### The request
Locate the word "from" in the material, then show every line that holds it.

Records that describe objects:
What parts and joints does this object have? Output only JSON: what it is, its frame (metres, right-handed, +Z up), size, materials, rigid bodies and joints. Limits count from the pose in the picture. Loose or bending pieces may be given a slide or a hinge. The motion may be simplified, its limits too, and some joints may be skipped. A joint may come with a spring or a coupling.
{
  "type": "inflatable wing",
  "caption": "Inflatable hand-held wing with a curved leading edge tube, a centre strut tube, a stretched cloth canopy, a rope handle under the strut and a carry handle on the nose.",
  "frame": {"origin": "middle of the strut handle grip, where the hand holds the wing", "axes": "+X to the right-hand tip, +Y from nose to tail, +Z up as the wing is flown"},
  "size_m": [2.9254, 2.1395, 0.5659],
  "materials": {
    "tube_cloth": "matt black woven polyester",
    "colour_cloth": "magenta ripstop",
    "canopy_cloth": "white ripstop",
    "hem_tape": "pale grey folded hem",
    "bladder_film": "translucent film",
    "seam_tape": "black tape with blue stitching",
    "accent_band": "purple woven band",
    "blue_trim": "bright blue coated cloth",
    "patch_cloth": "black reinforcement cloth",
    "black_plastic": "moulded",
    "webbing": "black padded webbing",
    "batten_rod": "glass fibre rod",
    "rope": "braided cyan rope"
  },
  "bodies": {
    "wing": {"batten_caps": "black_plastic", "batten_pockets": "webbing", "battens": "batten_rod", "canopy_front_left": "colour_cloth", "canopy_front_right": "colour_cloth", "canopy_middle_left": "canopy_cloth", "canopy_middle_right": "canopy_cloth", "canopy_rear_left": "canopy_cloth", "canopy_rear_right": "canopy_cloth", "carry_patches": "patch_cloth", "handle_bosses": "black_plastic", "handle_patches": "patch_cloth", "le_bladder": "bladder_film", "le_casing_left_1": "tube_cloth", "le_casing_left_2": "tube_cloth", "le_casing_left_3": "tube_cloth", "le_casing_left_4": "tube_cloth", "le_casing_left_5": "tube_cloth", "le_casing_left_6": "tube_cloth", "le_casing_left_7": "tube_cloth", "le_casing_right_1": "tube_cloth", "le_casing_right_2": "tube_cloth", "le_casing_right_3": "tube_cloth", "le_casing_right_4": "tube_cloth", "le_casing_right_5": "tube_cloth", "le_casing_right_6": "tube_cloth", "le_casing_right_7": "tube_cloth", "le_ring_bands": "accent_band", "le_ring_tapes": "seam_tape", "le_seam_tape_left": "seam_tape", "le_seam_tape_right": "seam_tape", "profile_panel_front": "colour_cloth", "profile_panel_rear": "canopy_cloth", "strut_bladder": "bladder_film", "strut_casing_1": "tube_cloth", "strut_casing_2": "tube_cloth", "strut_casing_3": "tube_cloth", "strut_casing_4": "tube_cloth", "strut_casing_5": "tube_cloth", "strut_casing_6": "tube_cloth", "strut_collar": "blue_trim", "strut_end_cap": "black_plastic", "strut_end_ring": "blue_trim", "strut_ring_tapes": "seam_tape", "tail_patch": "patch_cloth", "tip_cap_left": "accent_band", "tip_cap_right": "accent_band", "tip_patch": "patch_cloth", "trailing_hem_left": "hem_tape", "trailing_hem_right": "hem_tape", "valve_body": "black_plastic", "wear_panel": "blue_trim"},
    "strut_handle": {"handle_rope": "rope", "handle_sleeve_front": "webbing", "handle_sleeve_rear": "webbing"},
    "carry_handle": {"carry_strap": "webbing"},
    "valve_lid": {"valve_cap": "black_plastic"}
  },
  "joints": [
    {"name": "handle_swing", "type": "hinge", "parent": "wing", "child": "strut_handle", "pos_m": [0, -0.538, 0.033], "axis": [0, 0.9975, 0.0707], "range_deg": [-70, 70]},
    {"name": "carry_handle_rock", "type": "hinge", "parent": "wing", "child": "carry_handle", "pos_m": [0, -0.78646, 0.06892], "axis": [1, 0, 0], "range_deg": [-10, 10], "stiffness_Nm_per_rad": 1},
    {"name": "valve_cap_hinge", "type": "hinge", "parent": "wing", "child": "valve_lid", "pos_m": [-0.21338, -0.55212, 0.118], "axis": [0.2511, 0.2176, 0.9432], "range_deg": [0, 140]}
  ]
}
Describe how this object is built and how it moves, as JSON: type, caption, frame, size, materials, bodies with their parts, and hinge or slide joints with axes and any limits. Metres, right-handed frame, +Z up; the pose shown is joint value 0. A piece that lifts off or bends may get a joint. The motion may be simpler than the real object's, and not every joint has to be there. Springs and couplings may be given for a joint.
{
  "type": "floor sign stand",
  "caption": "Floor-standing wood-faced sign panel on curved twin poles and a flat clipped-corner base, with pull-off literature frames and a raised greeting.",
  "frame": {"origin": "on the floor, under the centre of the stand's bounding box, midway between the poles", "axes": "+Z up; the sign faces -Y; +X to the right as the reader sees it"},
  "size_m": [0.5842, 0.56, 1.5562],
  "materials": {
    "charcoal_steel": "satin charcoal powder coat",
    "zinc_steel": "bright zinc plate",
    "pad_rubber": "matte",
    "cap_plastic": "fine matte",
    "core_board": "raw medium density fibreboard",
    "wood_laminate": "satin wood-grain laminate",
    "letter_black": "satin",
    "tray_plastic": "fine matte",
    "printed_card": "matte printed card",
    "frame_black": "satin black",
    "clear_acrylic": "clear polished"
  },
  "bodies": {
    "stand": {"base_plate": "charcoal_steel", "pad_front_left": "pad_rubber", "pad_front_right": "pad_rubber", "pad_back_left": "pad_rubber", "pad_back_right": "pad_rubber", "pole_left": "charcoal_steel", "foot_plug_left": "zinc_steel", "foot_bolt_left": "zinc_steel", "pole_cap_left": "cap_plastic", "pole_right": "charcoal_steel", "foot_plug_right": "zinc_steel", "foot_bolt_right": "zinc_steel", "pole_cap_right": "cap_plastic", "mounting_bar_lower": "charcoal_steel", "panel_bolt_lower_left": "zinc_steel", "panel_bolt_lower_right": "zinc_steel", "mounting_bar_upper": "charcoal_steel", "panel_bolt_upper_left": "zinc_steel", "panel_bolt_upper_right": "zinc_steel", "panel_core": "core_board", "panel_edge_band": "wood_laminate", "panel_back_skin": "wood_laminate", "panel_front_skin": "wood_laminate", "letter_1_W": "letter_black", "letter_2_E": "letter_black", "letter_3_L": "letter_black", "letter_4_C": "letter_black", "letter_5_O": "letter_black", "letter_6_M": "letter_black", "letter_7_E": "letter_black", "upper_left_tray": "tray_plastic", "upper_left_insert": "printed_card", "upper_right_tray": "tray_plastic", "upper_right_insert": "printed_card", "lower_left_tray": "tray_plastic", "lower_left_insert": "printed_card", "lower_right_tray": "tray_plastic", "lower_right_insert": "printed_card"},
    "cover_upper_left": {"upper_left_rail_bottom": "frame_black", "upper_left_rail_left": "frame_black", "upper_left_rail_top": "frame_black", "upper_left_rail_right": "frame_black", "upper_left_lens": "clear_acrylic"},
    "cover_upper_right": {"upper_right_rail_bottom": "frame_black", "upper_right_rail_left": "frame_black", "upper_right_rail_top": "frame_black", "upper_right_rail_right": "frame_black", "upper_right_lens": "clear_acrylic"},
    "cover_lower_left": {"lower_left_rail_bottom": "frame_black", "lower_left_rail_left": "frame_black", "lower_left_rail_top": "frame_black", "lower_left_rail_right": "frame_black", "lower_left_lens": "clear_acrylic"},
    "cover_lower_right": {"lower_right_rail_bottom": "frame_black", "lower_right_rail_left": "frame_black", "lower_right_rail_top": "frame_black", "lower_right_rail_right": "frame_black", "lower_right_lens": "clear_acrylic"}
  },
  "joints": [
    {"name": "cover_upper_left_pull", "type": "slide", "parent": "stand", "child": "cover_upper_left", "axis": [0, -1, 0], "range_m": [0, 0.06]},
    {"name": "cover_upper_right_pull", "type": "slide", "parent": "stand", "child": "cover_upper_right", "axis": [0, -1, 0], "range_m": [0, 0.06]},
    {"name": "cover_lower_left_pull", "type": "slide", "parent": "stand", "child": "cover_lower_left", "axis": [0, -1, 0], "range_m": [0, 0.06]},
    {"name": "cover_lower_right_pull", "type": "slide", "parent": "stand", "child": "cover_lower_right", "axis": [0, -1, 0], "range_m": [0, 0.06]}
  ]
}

### Answer to the exercise
What parts and joints does this object have? Output only JSON: what it is, its frame (metres, right-handed, +Z up), size, materials, rigid bodies and joints. Limits count from the pose in the picture. Loose or bending pieces may be given a slide or a hinge. The motion may be simplified, its limits too, and some joints may be skipped. A joint may come with a spring or a coupling.
  "frame": {"origin": "middle of the strut handle grip, where the hand holds the wing", "axes": "+X to the right-hand tip, +Y from nose to tail, +Z up as the wing is flown"},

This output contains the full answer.